Degree Name

Doctor of Philosophy


School of Chemistry


In this study, a novel application of the diffusive gradients in thin films (DGT) technique as a monitoring tool for bioavailable metals in sediments is presented. DGT was tested using a wide range of marine and fresh water sediments that possessed a variety of chemical and physical properties. These were tested in both the laboratory and in the field. In the laboratory, the use of naturally contaminated sediments allowed the evaluation of the performance of the DGT technique under realistic environmental conditions (i.e. exposure to contaminant mixtures). Strong dose-response relationships were found between DGT-labile metal fluxes and toxicity to the marine amphipod Melita plumulosa. The combined flux of metals (Cd, Cu, Ni, Pb and Zn) measured at the sediment water interface (SWI) provided a robust measure of the bioavailable pool of metals present in the sediment and overlying water. A flux normalisation approach was adopted in an attempt to account for different toxicity caused by different metals, and this significantly improved the relationship between DGT and toxicity.
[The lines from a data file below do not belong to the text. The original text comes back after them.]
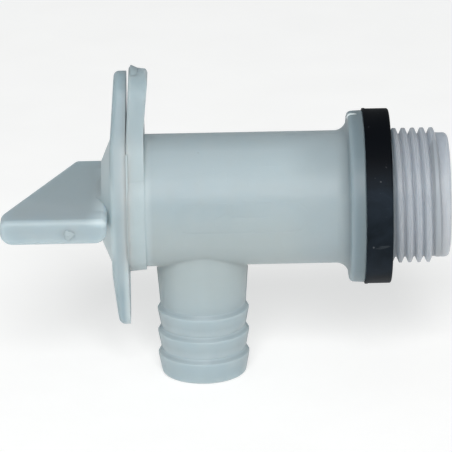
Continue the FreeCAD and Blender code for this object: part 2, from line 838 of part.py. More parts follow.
def retaining_ring(doc, d):
    """An open ring that snaps into the nose's groove, with an eye at each end for pliers."""
    body = new_body(doc, "retaining_ring")
    section = slot_outline(d.clip_x, d.clip_thickness, d.clip_inner_radius, d.clip_outer_radius)
    revolve(body, "ring", [section])
    sketch = new_sketch(body, "opening_sketch", "YZ_Plane", lift=d.clip_x)
    rectangle(sketch, d.nose_radius / 2, d.rotor_radius, -d.clip_gap / 2, d.clip_gap / 2)
    extrude(body, "opening", sketch, d.clip_thickness, cut=True, backward=True)
    sketch = new_sketch(body, "eyes_sketch", "YZ_Plane", lift=d.clip_x)
    for up in (1, -1):
        circle(sketch, d.clip_eye_y, d.clip_eye_z * up, d.clip_eye_radius)
    extrude(body, "eyes", sketch, d.clip_thickness, cut=True, backward=True)
    return body


def inlet_gasket(doc, d):
    """A thick rubber washer on the shank, with a thin moulding lip at the shoulder side."""
    body = new_body(doc, "inlet_gasket")
    section = [
        (0, d.gasket_bore_radius),
        (d.gasket_thickness, d.gasket_bore_radius),
        (d.gasket_thickness, d.gasket_radius),
        (d.gasket_lip_thickness, d.gasket_radius),
        (d.gasket_lip_thickness, d.gasket_radius + d.gasket_lip),
        (0, d.gasket_radius + d.gasket_lip),
    ]
    revolve(body, "ring", [section])
    rim = [(d.gasket_thickness, -d.gasket_radius, 0)]
    round_edges(body, "outer_round", d.gasket_round, rim)
    return body


# ---------------------------------------------------------------- the whole tap


def build():
    """Makes the document and returns it with its pieces."""
    doc = FreeCAD.newDocument("barrel_tap")
    d = Dimensions(doc)
    pieces = [
        valve_body(doc, d),
        plug_key(doc, d),
        o_ring(doc, d, "front_o_ring", d.front_ring_x),
        o_ring(doc, d, "rear_o_ring", d.rear_ring_x),
        port_seal(doc, d),
        thrust_washer(doc, d),
        retaining_ring(doc, d),
        inlet_gasket(doc, d),
    ]
    doc.recompute()
    return doc, pieces


def check(doc, pieces):
    """Stops if any object failed, or a piece isn't one valid solid."""
    failed = [item.Name for item in doc.Objects if {"Invalid", "Error"} & set(item.State)]
    if failed:
        raise RuntimeError(f"these objects failed: {failed}")
    for piece in pieces:
        shape = piece.Shape
        if shape.isNull() or not shape.isValid() or len(shape.Solids) != 1:
            raise RuntimeError(f"{piece.Label} isn't one valid solid")


def main():
    """Builds the tap and writes each piece's file."""
    doc, pieces = build()
    check(doc, pieces)
    os.makedirs("parts", exist_ok=True)
    for piece in pieces:
        piece.Shape.exportStep(f"parts/{piece.Label}.step")
        print(f"{piece.Label}: {piece.Shape.Volume:.1f} mm3")


main()
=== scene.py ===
"""Looks for the lockable barrel tap: moulded polyethylene, rubber and small mould details.

The model's frame is +X along the barrel to the threaded inlet, +Z up to the padlock ears and -Z
down the hose tail. The part's dimensions and the points of the meshes are in millimetres, and
new_piece and Nodes.ramp turn them into metres. Blender's own values are in metres.
"""

import math
import random

import bmesh
import bpy
from mathutils import Matrix, Vector


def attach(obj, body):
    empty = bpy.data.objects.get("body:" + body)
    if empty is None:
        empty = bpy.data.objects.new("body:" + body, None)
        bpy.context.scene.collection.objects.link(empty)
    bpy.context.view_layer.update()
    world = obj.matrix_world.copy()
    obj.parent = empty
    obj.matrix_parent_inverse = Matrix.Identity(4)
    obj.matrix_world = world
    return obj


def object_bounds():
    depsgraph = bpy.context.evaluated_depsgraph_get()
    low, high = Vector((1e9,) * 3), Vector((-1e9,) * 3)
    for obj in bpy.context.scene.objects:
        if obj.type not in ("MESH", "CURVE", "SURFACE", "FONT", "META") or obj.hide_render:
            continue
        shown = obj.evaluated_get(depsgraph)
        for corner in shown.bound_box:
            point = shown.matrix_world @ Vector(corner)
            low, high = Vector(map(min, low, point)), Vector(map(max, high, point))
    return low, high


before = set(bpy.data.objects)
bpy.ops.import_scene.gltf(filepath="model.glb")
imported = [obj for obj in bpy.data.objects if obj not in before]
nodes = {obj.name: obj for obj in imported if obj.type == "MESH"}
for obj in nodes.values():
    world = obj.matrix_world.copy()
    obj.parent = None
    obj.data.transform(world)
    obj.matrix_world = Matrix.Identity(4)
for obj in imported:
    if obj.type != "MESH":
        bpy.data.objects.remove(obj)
cad_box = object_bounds()

MM = 0.001

# ---------------------------------------------------------------- the part's dimensions, in mm

BARREL_RADIUS = 13.0
FLANGE_REAR = -42.7
FLANGE_RADIUS = 13.9
SHOULDER_FACE = -3.05
SHOULDER_RADIUS = 16.75
SHOULDER_ROUND = 0.85
COVE = 2.5

TAIL_X = -31.8
TAIL_ROOT_RADIUS, TAIL_ROOT_DEPTH = 9.3, 8.0
TAIL_END_RADIUS, TAIL_END_DEPTH = 8.3, 35.2
NECK_RADIUS = 8.33
BARB_TOP, BARB_PITCH, BARB_COUNT = 21.35, 4.62, 3
BARB_RISE, BARB_LAND = 0.9, 0.4
BARB_CREST, BARB_VALLEY = 8.9, 8.25

EAR_HEIGHT = 20.4
EAR_RADIUS = 6.8
EAR_PEAK_X = -44.85
SEAM_X = -46.1
SEAM_GAP = 0.055
SEAM_TOP = 12.6

THREAD_START = 4.45
THREAD_PITCH = 1.814
THREAD_FULL_TURNS = 5
THREAD_CORE, THREAD_CREST = 12.0, 13.2
THREAD_FOOT_WIDTH, THREAD_CREST_WIDTH = 1.66, 0.53

GATE_X, GATE_Z = -57.2, -0.5
GRIP_END = -18.9

# ---------------------------------------------------------------- node helpers


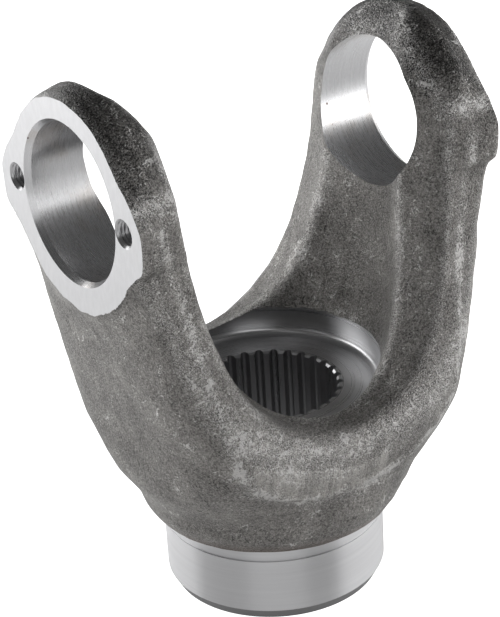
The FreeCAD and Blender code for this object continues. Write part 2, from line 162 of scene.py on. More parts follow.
# Marks of flash and land: width of the flash line's, the half width from which they grow and its
# run, and the height over the bore axis that they fade out to and its run
MARK_WIDTH, MARK_FROM, MARK_RUN, MARK_TOP, MARK_FADE = 2.4, 42.0, 4.0, 8.0, 12.0

# Waves of the skin: seed, number of waves, shortest and longest
TORN_WAVES = (5, 24, 3.0, 12.0)
DENT_WAVES = (7, 26, 9.0, 26.0)
GRAIN_WAVES = (11, 40, 4.5, 9.0)

# Box of the grid that the forging is meshed on
GRID_LOW = np.array([-88.0, -64.0, -6.0])
GRID_HIGH = np.array([88.0, 64.0, 232.0])

# ------------ sizes of the machining

# Lead-in chamfer of the bores, across the pad and into the ear
LEAD_ACROSS, LEAD_DEEP = 1.56, 2.37

# Bolt holes: edge of the bore to their centres, radius of the drill, thread and countersink,
# pitch, depth of the thread and of the drill
BOLT_GAP = 7.1
DRILL, THREAD, SINK = 4.25, 5.0, 5.5
PITCH = 1.5
THREAD_DEPTH, DRILL_DEPTH = 14.5, 17.2

# Counterbore: height of its floor, radius, fillet round the floor, height where its cutter ends
SEAT_FLOOR, SEAT_RADIUS, SEAT_FILLET, SEAT_END = 83.0, 46.3, 3.0, 97.0

# Spline: radius over the tooth tops, depth of a space, end chamfers
SPLINE_MINOR, SPACE_DEPTH, SPLINE_CHAMFER = 28.67, 2.33, 0.8

# Hub: height of its chamfer, of its ground stretch and of its end under the collar, the step down
# to the turned stretch, and the height and reach of the corner at its end
CHAMFER_TOP, GROUND_TOP, HUB_TOP, HUB_STEP = 4.6, 27.5, 35.2, 0.5
NECK_HEIGHT, NECK_REACH = 0.8, 0.3

# Chamfer's cutter: how far it starts below the hub's end, and how far inside the hub it is there
CHAMFER_START, CHAMFER_INSET = -1.0, 3.04

# Cutters: nearly nothing, where one ends on its axis, how far one stands past a pad, radii that
# lie outside the forging round an ear and round the hub, the overlap of one with the next, and the
# heights where those that cut in from the hub's end start
PIN, PAST, MILL_RADIUS, OUTER, OVERLAP = 0.01, 9.0, 75.0, 70.0, 0.1
BORE_START, BROACH_START, FACE_START = -5.0, -4.0, -8.0

# Angle between two faces past which their edge is sharp
SHARP = math.radians(32.0)

# ------------ camera and lights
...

The performance of the DGT technique to predict metal bioavailability was also investigated by comparing DGT-labile metal fluxes from identical metal contaminated sediments deployed in the field and under laboratory conditions with metal bioaccumulation in Tellina deltoidalis (marine bivalve) and Hyridella australis (freshwater bivalve). The combined laboratory and field results indicated that DGT-labile metal fluxes measured at the SWI provide robust predictions of metal bioaccumulation in Tellina deltoidalis (marine bivalve) and Hyridella australis (freshwater bivalve), irrespective of the type of exposure (laboratory vs field). There was a mismatch between laboratory and field bioassay results for both species which emphasised the importance of performing in situ tests for environmental risk assessments.